» GIVEN EXERCISE: Copy out each line below exactly as it appears.

» AVAILABLE DATA:
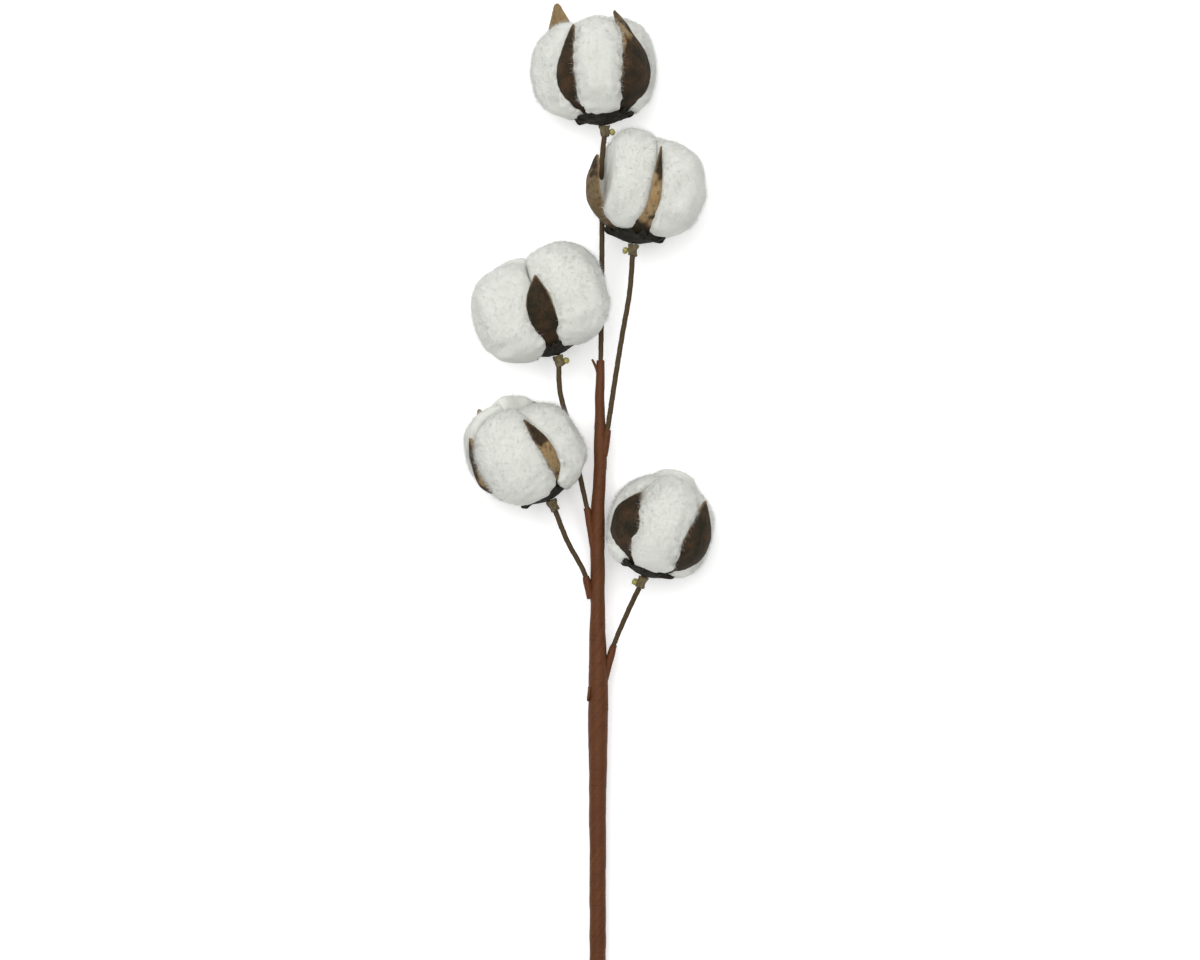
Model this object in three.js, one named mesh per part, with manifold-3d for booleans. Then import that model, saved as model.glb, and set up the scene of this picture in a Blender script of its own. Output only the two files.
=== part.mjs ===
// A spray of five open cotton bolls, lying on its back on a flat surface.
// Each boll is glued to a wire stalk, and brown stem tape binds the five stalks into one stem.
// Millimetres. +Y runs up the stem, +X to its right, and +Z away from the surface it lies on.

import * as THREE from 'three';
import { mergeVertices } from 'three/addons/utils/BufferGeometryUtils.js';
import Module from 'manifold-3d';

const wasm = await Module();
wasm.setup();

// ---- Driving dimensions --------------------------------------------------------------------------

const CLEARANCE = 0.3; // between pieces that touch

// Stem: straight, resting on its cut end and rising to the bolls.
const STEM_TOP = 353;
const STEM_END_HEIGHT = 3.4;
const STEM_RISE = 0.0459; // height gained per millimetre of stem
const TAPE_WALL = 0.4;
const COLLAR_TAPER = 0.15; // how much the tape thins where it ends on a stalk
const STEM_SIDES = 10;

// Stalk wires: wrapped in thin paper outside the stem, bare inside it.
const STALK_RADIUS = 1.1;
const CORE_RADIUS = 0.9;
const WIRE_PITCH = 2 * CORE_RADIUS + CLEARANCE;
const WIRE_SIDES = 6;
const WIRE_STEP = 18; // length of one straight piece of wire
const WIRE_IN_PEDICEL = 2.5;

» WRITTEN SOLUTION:
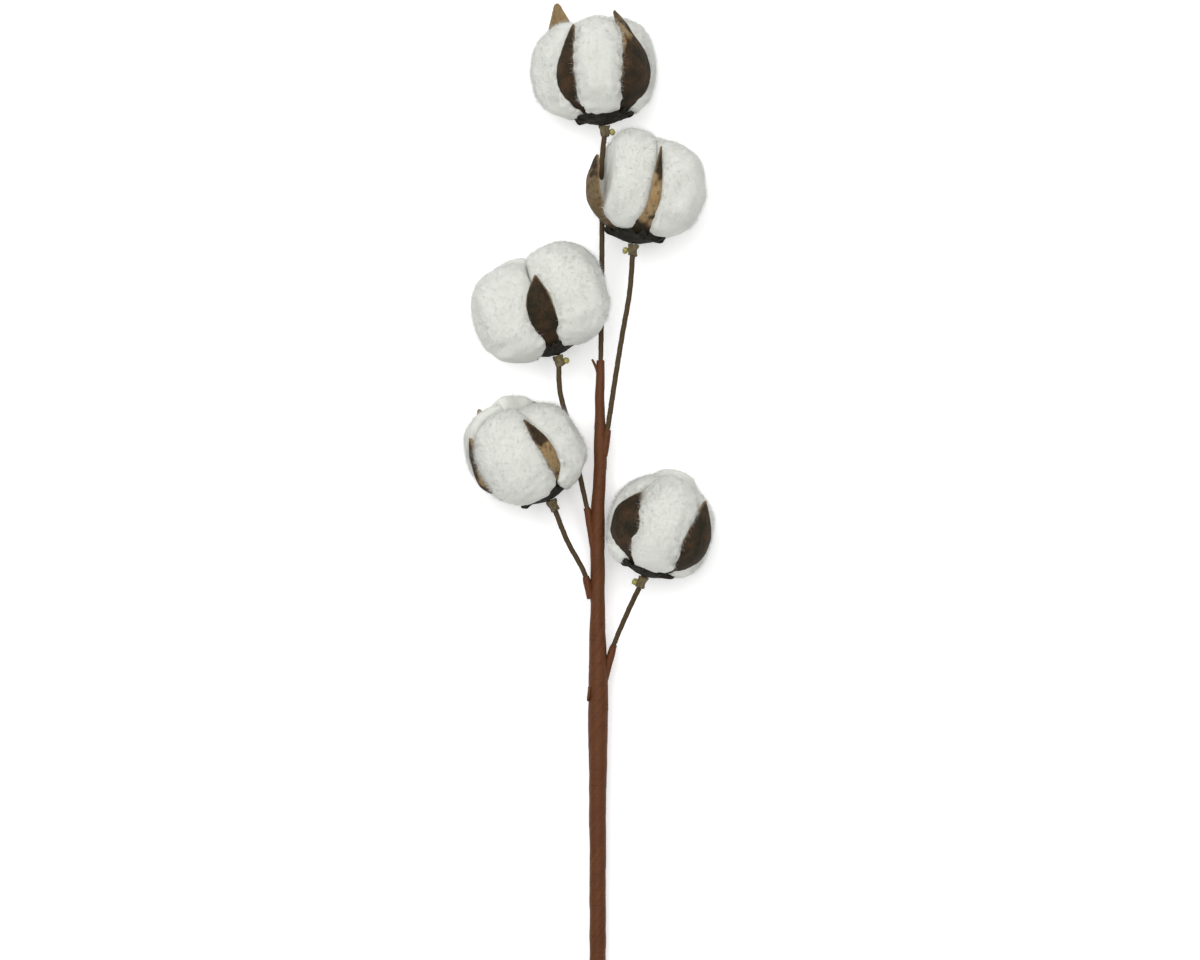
Model this object in three.js, one named mesh per part, with manifold-3d for booleans. Then import that model, saved as model.glb, and set up the scene of this picture in a Blender script of its own. Output only the two files.
=== part.mjs ===
// A spray of five open cotton bolls, lying on its back on a flat surface.
// Each boll is glued to a wire stalk, and brown stem tape binds the five stalks into one stem.
// Millimetres. +Y runs up the stem, +X to its right, and +Z away from the surface it lies on.

import * as THREE from 'three';
import { mergeVertices } from 'three/addons/utils/BufferGeometryUtils.js';
import Module from 'manifold-3d';

const wasm = await Module();
wasm.setup();

// ---- Driving dimensions --------------------------------------------------------------------------

const CLEARANCE = 0.3; // between pieces that touch

// Stem: straight, resting on its cut end and rising to the bolls.
const STEM_TOP = 353;
const STEM_END_HEIGHT = 3.4;
const STEM_RISE = 0.0459; // height gained per millimetre of stem
const TAPE_WALL = 0.4;
const COLLAR_TAPER = 0.15; // how much the tape thins where it ends on a stalk
const STEM_SIDES = 10;

// Stalk wires: wrapped in thin paper outside the stem, bare inside it.
const STALK_RADIUS = 1.1;
const CORE_RADIUS = 0.9;
const WIRE_PITCH = 2 * CORE_RADIUS + CLEARANCE;
const WIRE_SIDES = 6;
const WIRE_STEP = 18; // length of one straight piece of wire
const WIRE_IN_PEDICEL = 2.5;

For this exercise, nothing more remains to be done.